In anything I say upon this subject there is no hostility to the existing banks.
The fault is not in them, but in the delusive system which public opinion created
and sustains. To that public opinion we must look for the remedy, and to that I
address myself. A man or body of men cannot be blamed for pursuing a reputable business
which the public sanctions and deems necessary. I believe, however, that the stockholders
of banks, in the average, lose much more by bad debts and the general instability
of securities and property, caused by the present system, in their individual affairs
than they gain by their privileges or interest as bankers.
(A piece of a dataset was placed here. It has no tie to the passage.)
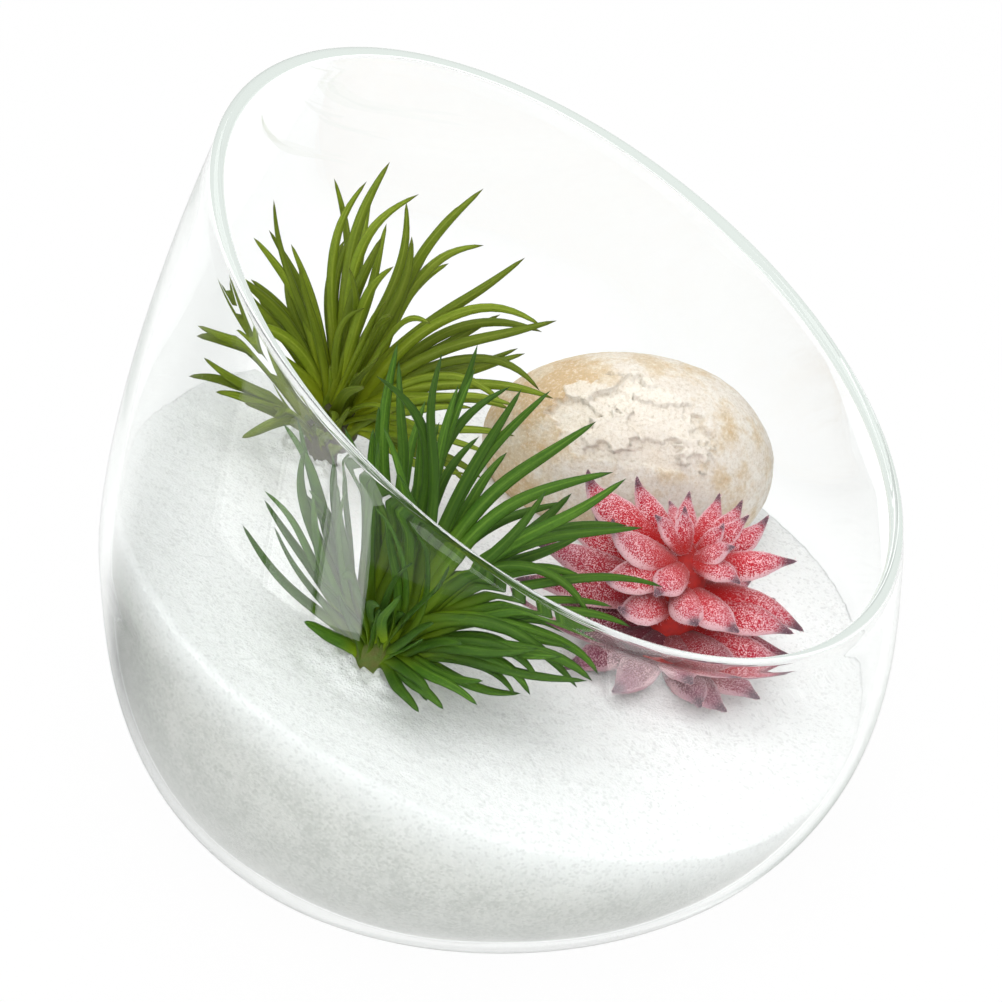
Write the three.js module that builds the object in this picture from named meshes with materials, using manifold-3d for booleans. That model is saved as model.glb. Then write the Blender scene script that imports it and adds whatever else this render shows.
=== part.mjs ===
// Plant terrarium: a blown glass bowl with a slanted mouth holds a sloping bed of fine sand,
// two grassy tufts, a flocked succulent rosette and an oval pebble.
// Millimetres, +Z up. The origin is the middle of the foot's underside, +X points to the low
// side of the mouth, and the bowl is symmetric about the XZ plane.

import * as THREE from 'three';
import { mergeVertices } from 'three/addons/utils/BufferGeometryUtils.js';
import Module from 'manifold-3d';

const wasm = await Module();
wasm.setup();

// ---- Driving dimensions ----

const clearance = 0.35; // between pieces that touch
const sandClearance = 0.55; // between the flat-sided sand and the flat-sided glass

// Bowl: a superellipse below the belly and a flatter power curve above it
const bellyRadius = 75;
const bellyHeight = 53.3;
const lowerReach = 67.6;
const lowerPower = 2.95;
const upperReach = 176;
const upperPower = 1.44;
const mouthHeight = 105.8; // height of the mouth's plane on the bowl's axis
const mouthSlope = 0.648; // fall of that plane toward +X
const wallThickness = 2.2;
const floorThickness = 2.6;
const rimRadius = 1.35; // fire-polished bead
const heelRadius = 2.2; // rounding between foot and wall
const bowlSides = 48;
const wallRows = 13;
const lowRowBias = 1.6; // the rows crowd toward the heel, where the wall bends most
const rimSteps = 5;

// Sand: its top falls toward the low side of the mouth
const sandLevel = 42.4; // on the bowl's axis
const sandFallX = 0.327;
const sandFallY = 0.093;
const sandTwist = 0.00133;
const sandSwell = 0.5; // half the height of its soft waves
const sandWaveX = 9;
const sandWaveY = 11;
const sandRows = 8;
const sandRings = 6;

// Plants
const bodySides = 12;
const holeRise = 12; // how far a root's hole is cut above the foot, to pass out of the sand
const bladeThickness = 1;
const tipThickness = 0.62;
const leastHalfWidth = 0.32;
const arcSteps = 24; // steps in which a leaf's bend is worked out
const topLift = 0.42; // a fat leaf's height over its half width, above and below
const backLift = 0.6;

// The side that the plants are arranged to show: a direction by azimuth and elevation
const showAzimuth = 25;
const showElevation = 31;

const degrees = THREE.MathUtils.degToRad;
const vector = (x, y, z) => new THREE.Vector3(x, y, z);
const { lerp } = THREE.MathUtils;
const down = vector(0, 0, -1);

// ---- Solids and geometry ----

// A draw from 0 to 1, the same for the same leaf and draw.
function draw(leaf, number) {
  const spread = Math.sin(leaf * 12.9898 + number * 78.233) * 43758.5453;
  return spread - Math.floor(spread);
}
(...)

An institution like the one herein suggested would take money instead of debt from
all institutions lending or dealing in debt as money, and ultimately bring them
to its own terms of dealing in real value. This would finally make New York the
centre of the exchanges of the commercial world, unless London should adopt the
same policy.
I have not much confidence in legislation with regard to any improvement of the
currency or the trade of the country, but the general government may do much to
aid the restoration of a natural currency by receiving coin in the various subtreasuries
and issuing certificates therefor, always retaining the coin on special deposit
to meet the returned certificates.
We cannot eat our cake and have it too; this truth was settled to the satisfaction
of each one of us in the nursery; nevertheless, we try the same absurdity in principle
in our currency, and the consequences are demonstrated in financial revulsions,
such as that which befell the country last fall. We must accept money or debt for
currency; we cannot have them both for the same sum at the same time.